Throughout the book, you realize that everything about their lives is based on lies and deceit. Agnes’ parents were not her real parents. She gets a step-mother, Paula, who had lied about the way her previous husband had died. She gets out of an arranged betrothal by lying and saying she had a calling to become an Aunt. Daisy’s parents aren’t her real parents. They are involved in a secret organization that smuggles girls and women out of Gilead to safety. Daisy had actually been smuggled out of Gilead herself when she was a baby and everyone in Gilead is looking for her. She must lie and deceive in order to sneak back in to Gilead with the hope that she can be a messenger to reveal the crimes of Gilead and bring about its destruction. Lydia’s entire life is built on lies, eavesdropping on every conversation in order to use what’s said and play the right hand. She says she is the founder and is committed to the success of Gilead but she’s actually plotting its demise and has been since she was captured.

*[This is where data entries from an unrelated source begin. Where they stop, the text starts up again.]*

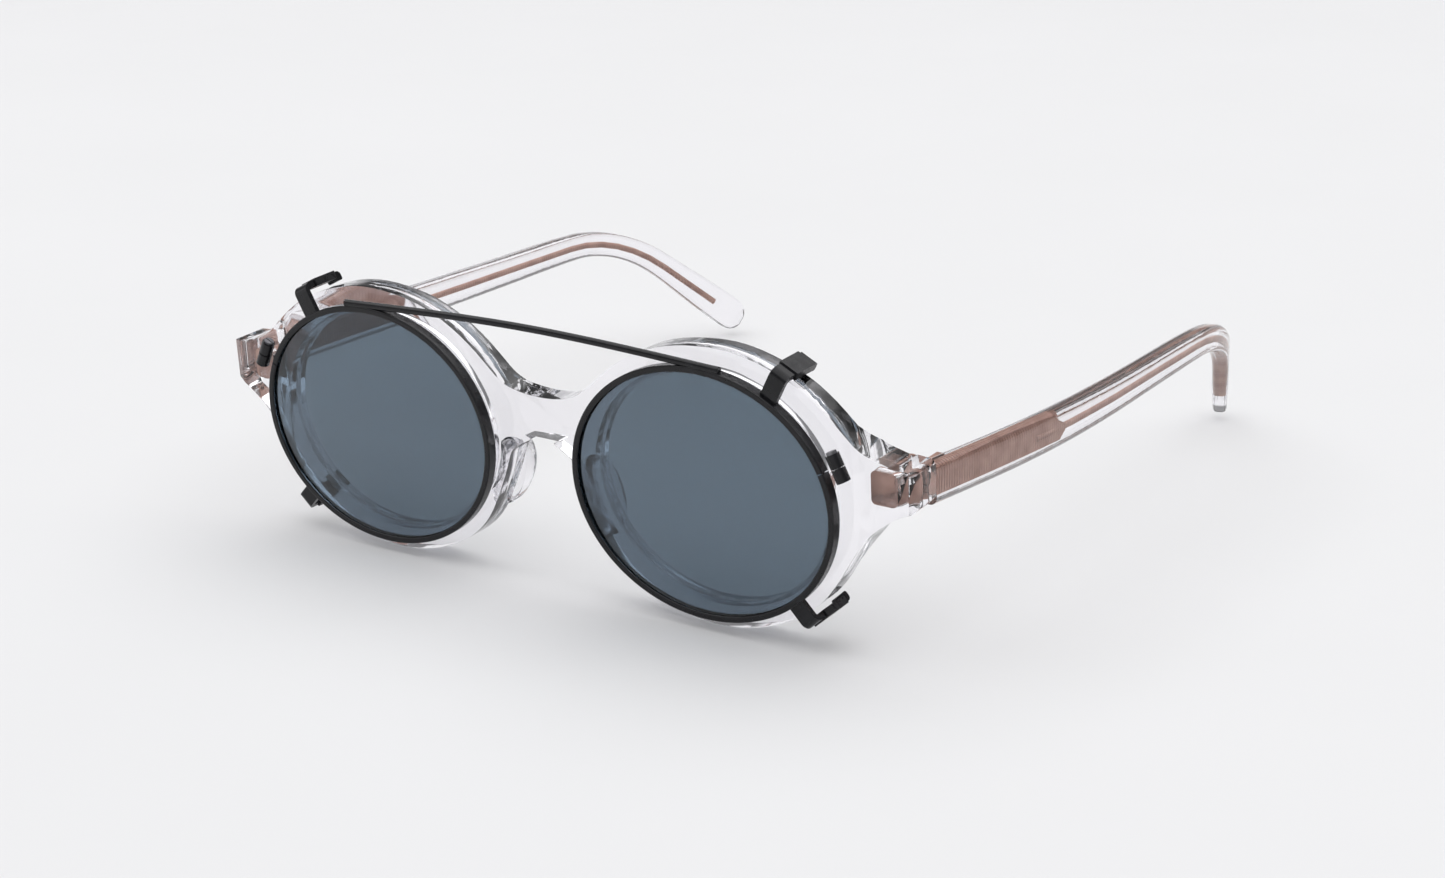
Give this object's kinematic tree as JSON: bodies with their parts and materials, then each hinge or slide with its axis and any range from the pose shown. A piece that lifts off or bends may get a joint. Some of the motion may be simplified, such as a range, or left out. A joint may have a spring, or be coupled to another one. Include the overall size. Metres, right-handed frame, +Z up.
{
  "type": "spectacles with clip-on sunglasses",
  "caption": "Clear acetate spectacles with folding wire-core temples and a black metal clip-on sunglass front that hooks over the rims and pulls off.",
  "frame": {"origin": "middle of the bounding box on the table it stands on", "axes": "+X to the wearer's left, +Y from the lenses towards the temple tips, +Z up"},
  "size_m": [0.1464, 0.1523, 0.0476],
  "materials": {
    "clear_acetate": "polished clear",
    "clear_lens": "polished",
    "copper": "satin rose copper",
    "screw": "polished",
    "black_metal": "gloss black",
    "sun_lens": "polished dark blue-grey tint",
    "sleeve": "smooth",
    "dark_screw": "blackened"
  },
  "bodies": {
    "front": {"front_frame": "clear_acetate", "nose_pad_left": "clear_acetate", "nose_pad_right": "clear_acetate", "clear_lens_left": "clear_lens", "clear_lens_right": "clear_lens", "front_hinge_left": "copper", "front_hinge_right": "copper", "hinge_screw_left": "screw", "hinge_screw_right": "screw"},
    "temple_left": {"temple_left": "clear_acetate", "temple_core_left": "copper", "temple_hinge_left": "copper"},
    "temple_right": {"temple_right": "clear_acetate", "temple_core_right": "copper", "temple_hinge_right": "copper"},
    "clip": {"clip_rim_left": "black_metal", "clip_rim_right": "black_metal", "clip_hook_upper_left": "black_metal", "clip_hook_upper_right": "black_metal", "clip_hook_lower_left": "black_metal", "clip_hook_lower_right": "black_metal", "clip_lock_upper_left": "black_metal", "clip_lock_upper_right": "black_metal", "clip_lock_lower_left": "black_metal", "clip_lock_lower_right": "black_metal", "clip_brow_bar": "black_metal", "sun_lens_left": "sun_lens", "sun_lens_right": "sun_lens", "hook_sleeve_upper_left": "sleeve", "hook_sleeve_upper_right": "sleeve", "hook_sleeve_lower_left": "sleeve", "hook_sleeve_lower_right": "sleeve", "clip_lock_screw_left": "dark_screw", "clip_lock_screw_right": "dark_screw"}
  },
  "joints": [
    {"name": "left_temple_fold", "type": "hinge", "parent": "front", "child": "temple_left", "pos_m": [0.0649, -0.06267, 0.02887], "axis": [0, -0.0537, 0.9986], "range_deg": [0, 89]},
    {"name": "right_temple_fold", "type": "hinge", "parent": "front", "child": "temple_right", "pos_m": [-0.0649, -0.06267, 0.02887], "axis": [0, 0.0537, -0.9986], "range_deg": [0, 76]},
    {"name": "clip_pull_off", "type": "slide", "parent": "front", "child": "clip", "axis": [0, -0.9986, -0.0537], "range_m": [0, 0.02]}
  ]
}
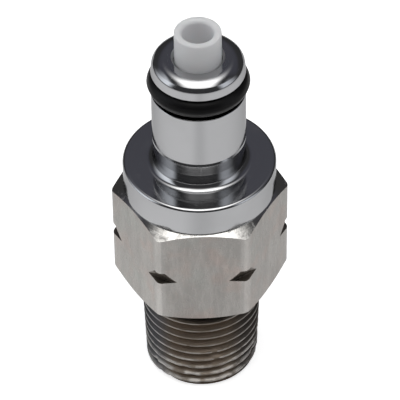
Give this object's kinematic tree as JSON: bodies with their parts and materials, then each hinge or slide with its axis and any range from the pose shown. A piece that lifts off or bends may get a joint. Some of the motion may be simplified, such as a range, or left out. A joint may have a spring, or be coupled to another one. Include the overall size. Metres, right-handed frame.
{
  "type": "quick disconnect coupling",
  "caption": "Valved male insert of a quick disconnect coupling, with a sealed stem, latch groove, collar, notched hexagon and tapered outside pipe thread.",
  "frame": {"origin": "centre of the threaded end's face, which the insert stands on", "axes": "+Z along the insert's axis from the threaded end to the nose; two edges of the hexagon lie on X and a flat faces -Y"},
  "size_m": [0.0144, 0.0126, 0.036],
  "materials": {
    "polished_plate": "bright plated turning, polished, with faint turning marks",
    "brushed_plate": "plated brass bar, brushed hexagon flats, darker worn thread",
    "seal_rubber": "smooth black seal rubber, lightly greased",
    "white_acetal": "natural white acetal, satin and slightly translucent",
    "spring_steel": "drawn stainless wire"
  },
  "bodies": {
    "coupling_body": {"stem_body": "polished_plate", "hex_adapter": "brushed_plate", "stem_seal_ring": "seal_rubber", "joint_seal_ring": "seal_rubber", "valve_spring": "spring_steel"},
    "valve": {"valve_tube": "white_acetal", "valve_seal_ring": "seal_rubber"}
  },
  "joints": [
    {"name": "valve_slide", "type": "slide", "parent": "coupling_body", "child": "valve", "axis": [0, 0, -1], "range_m": [0, 0.0025], "stiffness_N_per_m": 1400, "springref_m": -0.003, "deforming": ["valve_spring"]}
  ]
}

Once again, I am surprised by how little time passed between the coup that resulted in the founding of Gilead, and the current events of the book. I had commented that in The Handmaid’s Tale it seemed that only 3 or 4 years had passed – Offred remembered her previous life, her husband, her child, as if it had happened so recently. And now reading The Testaments, I realize that if Aunt Lydia founded Gilead and she had already been considered old then and she is still alive to run the place, then we are only talking about 20 years of Gilead.

So there are women who remember the old ways. There may only be one generation of children who’ve been brought up completely engrained in this dystopian culture. And yet everyone acts like, this is the world, this is the way it is. It’s amazing how they forgot. It’s amazing how they could have adapted to this life of lies, brainwashed into thinking that Gilead is a better place than the world before.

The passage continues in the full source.